Before conversion, we are free to sin; after conversion, we are free to sin or to obey God. In heaven, when we are in glory, we are free only to obey. That is what we call royal freedom, the most wonderful freedom, where our choices will only be good. We will have no inclination whatsoever to do anything wicked or evil. The humanistic view, that true freedom means that we have an equal ability to go to the left or to the right, to do what is sinful or what is righteous, is a myth. It is not only unbiblical, but irrational. We must rid our minds of that notion and realize that at the heart of this matter is original sin. Prior to our conversion, we are enslaved to wicked impulses. But when the Spirit sets us free from bondage to sin, then we are truly free.

Adapted from Dr. R.C. Sproul. Truths We Confess: A Layman’s Guide to the Westminster Confession of Faith, Volume Two: Salvation and the Christian Life. P&R: Philippsburg, N.J., 2007.

R.C. SPROUL ON MAN’S MORAL ABILITY TO BE SAVED

Radical Corruption

Sin separates us from God

In God’s work of creation, the crowning act, the pinnacle of that divine work, was the creation of human beings. It was to humans that God assigned and stamped His divine image. That we are created in the image of God gives to us the highest place among earthly beings. That image provides human beings with a unique ability to mirror and reflect the very character of God.

However, since the tragic fall of Adam and Eve in the garden of Eden, that image has been subject to serious change and corruption. As a result, we speak of the “shattering of the image.” The term shatter may go too far, however, because it could suggest the idea that the image is now destroyed and that no vestige of it is left in our humanity. Such is not the case. Though the image has been radically blurred and corrupted, there remains some aspect of that image left in our humanity, which remaining vestige is the basis for human dignity. Human dignity is not inherent, it is derived. It is not intrinsic, it is extrinsic. Human beings have dignity because God, who has dignity inherently and intrinsically, has assigned such dignity to us.

When we speak of the fall and of original sin, we are not speaking of the first sin committed by Adam and Eve, we are speaking of the radical consequences of that sin, which followed to all future generations of mankind. In Reformed circles, the doctrine of original sin has often been described by the phrase “total depravity.” That it’s called “total depravity” is explained in one sense because the letter “T” fits so neatly into the historic acrostic TULIP, which defines the so-called “five points of Calvinism.”

Nevertheless, the word total with respect to our depravity may seriously mislead. It could suggest that our fallen natures are as corrupt and depraved as possible.
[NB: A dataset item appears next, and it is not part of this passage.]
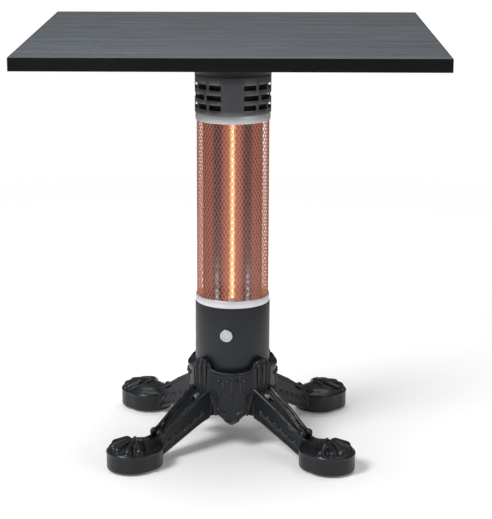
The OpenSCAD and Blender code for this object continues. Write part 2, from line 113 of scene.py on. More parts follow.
class BistroTopSettings(bpy.types.PropertyGroup):
    """Sizes and colours of the table top and its support."""

    edge_softness: bpy.props.FloatProperty(
        name="Edge softness", description="Rounding of the edge band's long edges, in millimetres",
        default=0.9, min=0.2, max=2.0)
    laminate: colour_property(
        "Laminate", "Middle colour of the grained laminate", (0.044, 0.048, 0.054))
    band: colour_property(
        "Edge band", "Colour of the edge band", (0.006, 0.007, 0.007))
    cast: colour_property(
        "Support", "Colour of the cast support", (0.012, 0.012, 0.013))


class BistroColumnSettings(bpy.types.PropertyGroup):
    """Sizes and colours of the column."""

    strands: bpy.props.IntProperty(
        name="Strands", description="Wires of the guard that wind each way",
        default=56, min=12, max=72)
    cell_height: bpy.props.FloatProperty(
        name="Mesh height", description="Height of one diamond of the guard, in millimetres",
        default=12.5, min=8, max=60)
    wire_r: bpy.props.FloatProperty(
        name="Wire radius", description="Radius of the guard's wires, in millimetres",
        default=0.62, min=0.3, max=1.5)
    collar: colour_property(
        "Vent collar", "Colour of the vent collar", (0.16, 0.163, 0.172))
    trim: colour_property(
        "Trim rings", "Colour of the bright trim rings", (0.86, 0.86, 0.88))
    housing: colour_property(
        "Housing", "Colour of the lower housing", (0.017, 0.0195, 0.0235))


class BistroHeaterSettings(bpy.types.PropertyGroup):
    """Sizes and colours of the lamps and their reflectors."""

    coil_r: bpy.props.FloatProperty(
        name="Coil radius", description="Radius of a glowing coil, in millimetres",
        default=2.0, min=1.0, max=3.5)
    coil_pitch: bpy.props.FloatProperty(
        name="Coil pitch", description="Rise of a coil in one turn, in millimetres",
        default=3.0, min=1.5, max=10)
    glow: colour_property(
        "Glow", "Colour of the glowing coils", (1.0, 0.62, 0.22))
    # Colour of the painted lamp glow on the quartz, the reflectors and the guard.
    painted_lamp_glow: colour_property(
        "Warmth", "Colour that the lamps throw on the reflectors and the guard", (0.95, 0.30, 0.17))


class BistroBaseSettings(bpy.types.PropertyGroup):
    """Fineness and colour of the cast base."""

    cast_step: bpy.props.FloatProperty(
        name="Casting detail",
        description="Smallest step in the surface of a casting, in millimetres",
        default=1.3, min=0.8, max=4)
    cast: colour_property(
        "Base", "Colour of the coated castings", (0.0075, 0.0088, 0.0105))


class BistroStageSettings(bpy.types.PropertyGroup):
    """The camera, the floor and the light."""

    camera_place: bpy.props.FloatVectorProperty(
        name="Camera", description="Where the camera stands",
        default=(0.0482, -3.059, 1.1027), size=3, subtype="TRANSLATION", unit="LENGTH")
    camera_pitch: bpy.props.FloatProperty(
        name="Pitch", description="How far the camera looks down",
        default=math.radians(14.07), subtype="ANGLE")
    camera_yaw: bpy.props.FloatProperty(
        name="Yaw", description="How far the camera turns to its left",
        default=math.radians(1.42), subtype="ANGLE")
    lens: bpy.props.FloatProperty(
        name="Focal length", description="Focal length of the lens, in millimetres",
        default=120.3, min=20, max=300)
    shift: bpy.props.FloatVectorProperty(
        name="Lens shift", description="Sideways and upward shift of the lens",
        default=(0.0549, 0.0021), size=2)
    floor: colour_property(
        "Floor", "Colour of the studio floor", (0.93, 0.93, 0.935))


# --------------------------------------------------------------- materials


class Value:
    """A shader value that takes part in plain arithmetic."""

    def __init__(self, finish, socket):
        self.finish = finish
        self.socket = socket

    def __add__(self, other):
        return self.finish.math("ADD", self, other)

    def __radd__(self, other):
        return self.finish.math("ADD", other, self)

    def __sub__(self, other):
        return self.finish.math("SUBTRACT", self, other)

    def __rsub__(self, other):
        return self.finish.math("SUBTRACT", other, self)

    def __mul__(self, other):
        return self.finish.math("MULTIPLY", self, other)

    def __rmul__(self, other):
        return self.finish.math("MULTIPLY", other, self)

    def __truediv__(self, other):
        return self.finish.math("DIVIDE", self, other)


class Finish:
    """A material whose shader is written as expressions."""

    def __init__(self, name):
        self.material = bpy.data.materials.new(name)
        self.material.use_nodes = True
        self.tree = self.material.node_tree
        self.tree.nodes.clear()

    def node(self, kind, settings=None, sockets=None, output=0):
        """Adds a node with its settings first, then its socket values and links."""
        made = self.tree.nodes.new(kind)
        for key, value in (settings or {}).items():
            if key == "stops":
                self.set_stops(made.color_ramp.elements, value)
            else:
                setattr(made, key, value)
        for key, value in (sockets or {}).items():
            if isinstance(value, Value):
                self.tree.links.new(value.socket, made.inputs[key])
            else:
                made.inputs[key].default_value = value
        return Value(self, made.outputs[output]) if made.outputs else None

    def set_stops(self, elements, stops):
        """Gives a ramp its stops, each a position and a colour."""
        while len(elements) < len(stops):
            elements.new(1.0)
        for element, (position, colour) in zip(elements, stops):
            element.position = position
            element.color = (*colour, 1)

    def math(self, operation, first, second=0.0):
        return self.node("ShaderNodeMath", {"operation": operation}, {0: first, 1: second})

    def limited(self, value):
        """A value kept between 0 and 1."""
        return self.node("ShaderNodeClamp", sockets={"Value": value})

    def mix(self, amount, first, second):
        """A colour between two others."""
        sockets = {MIX_FIRST: opaque(first), MIX_SECOND: opaque(second), MIX_FACTOR: amount}
        return self.node("ShaderNodeMix", {"data_type": "RGBA"}, sockets, MIX_RESULT)

    def place(self, stretch=(1, 1, 1)):
        """A point of the object, stretched along its axes."""
        spot = self.node("ShaderNodeTexCoord", output="Object")
        return self.node("ShaderNodeMapping", sockets={"Vector": spot, "Scale": stretch})

    def noise(self, place, scale, detail=2.0):
        return self.node("ShaderNodeTexNoise",
                         sockets={"Vector": place, "Scale": scale, "Detail": detail})

    def ramp(self, value, stops):
        return self.node("ShaderNodeValToRGB", {"stops": stops}, {"Fac": value})

    def bump(self, height, strength, distance=0.0002):
        return self.node("ShaderNodeBump", sockets={
            "Strength": strength, "Distance": distance, "Height": height})

    def split(self, place):
        """The X, Y and Z of a point."""
        parts = self.node("ShaderNodeSeparateXYZ", sockets={"Vector": place})
        return [Value(self, out) for out in parts.socket.node.outputs]

    def off_lamp(self):
        """Distance sideways from the nearest lamp's plane, as a share of the guard's radius."""
        x, y = self.split(self.place())[:2]
        turn = self.math("ARCTAN2", y, x)
        lamps = len(LAMP_TURNS)
        away = self.math("ARCCOSINE", self.math("SINE", turn * lamps)) / lamps
        across = self.math("SQRT", x * x + y * y)
        return across * self.math("SINE", away) / (GUARD_R * MM)

    def surface(self, sockets):
        """Finishes the material with a principled shader."""
        shader = self.node("ShaderNodeBsdfPrincipled", sockets=sockets)
        self.node("ShaderNodeOutputMaterial", sockets={"Surface": shader})
        return self.material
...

But that would be a state of utter depravity. I prefer to use the phrase “radical corruption,” perhaps because the first initial of each word suits my own name and nature, R.C., but more so because it avoids the misunderstanding that results from the phrase “total depravity.” Radical corruption means that the fall from our original state has affected us not simply at the periphery of our existence. It is not something that merely taints an otherwise good personality; rather, it is that the corruption goes to the radix, to the root or core of our humanity, and it affects every part of our character and being. The effect of this corruption reaches our minds, our hearts, our souls, our bodies — indeed, the whole person. This is what lies behind the word total in “total depravity.”

What is most significant about the consequences of the fall is what it has done to our ability to obey God. The issue of our moral capability after the fall is one of the most persistently debated issues within the Christian community. Virtually every branch of Christendom has articulated some doctrine of original sin because the Bible is absolutely clear that we are fallen from our created condition.
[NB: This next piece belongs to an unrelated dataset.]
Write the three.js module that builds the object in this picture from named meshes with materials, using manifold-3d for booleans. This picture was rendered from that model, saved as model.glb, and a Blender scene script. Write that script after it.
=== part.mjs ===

However, the degree of that fall and corruption remains hotly disputed among Christians. Historically, that dispute was given fuel by the debate between the British monk Pelagius and the greatest theologian of the first millennium, Saint Augustine of Hippo. In defining the state of corruption into which mankind has fallen, Augustine set up some parallels and contrasts between man’s estate before the fall and his condition after the fall. Before the fall, Augustine said that man was posse peccare and posse non peccare, that is, man had the ability to sin and the ability not to sin. Not sinning was a possibility that Adam had in the Garden.

In addition to this, Augustine distinguished between our original estate, which involved both the posse mori and the posse non mori. This distinction refers to our mortality. Adam was made in such a way that it was possible for him to die. At the same time, he had the possibility before him of living forever had he not fallen into sin. So both the possibility of sinning and not sinning and the possibility of dying or not dying existed as options for Adam before the fall, according to Augustine.

He further argued that the consequence of the fall upon the human race can be defined this way: since the fall, man no longer has the posse non peccare or the posse non mori. All human beings now have lost the natural ability to keep from sinning and thus to keep from dying. We are all born in the state of sin and as mortal creatures, destined to death. After the fall, Augustine defines our condition as having the posse peccare. We retain the ability to sin, but now we have the dreadful condition of the non posse non peccare. This double negative means that we no longer have the ability to not sin. Likewise, we have now the non posse non mori. It is not possible for us not to die. It is appointed to all of us once to die and then the judgment. The only exceptions to this would be those who remain alive at the coming of Christ.

When we get to heaven, things will change again. There we will no longer have the posse peccare and the non posse non peccare. There we will only have non posse peccare. We will no longer be able to sin or to die. It all comes down to this, to the issue of moral ability. Augustine was saying that apart from the regenerating work of the Holy Spirit that God performs in the souls of the elect, no person in His own power is able to choose godliness, to choose Christ, or to choose the things of God. That ability to come to Christ, as our Lord Himself declared in John chapter 6, is an ability that can only be the result of the regenerating power of God the Holy Spirit. That position spelled out by Augustine remains the orthodox position of historic Reformed theology.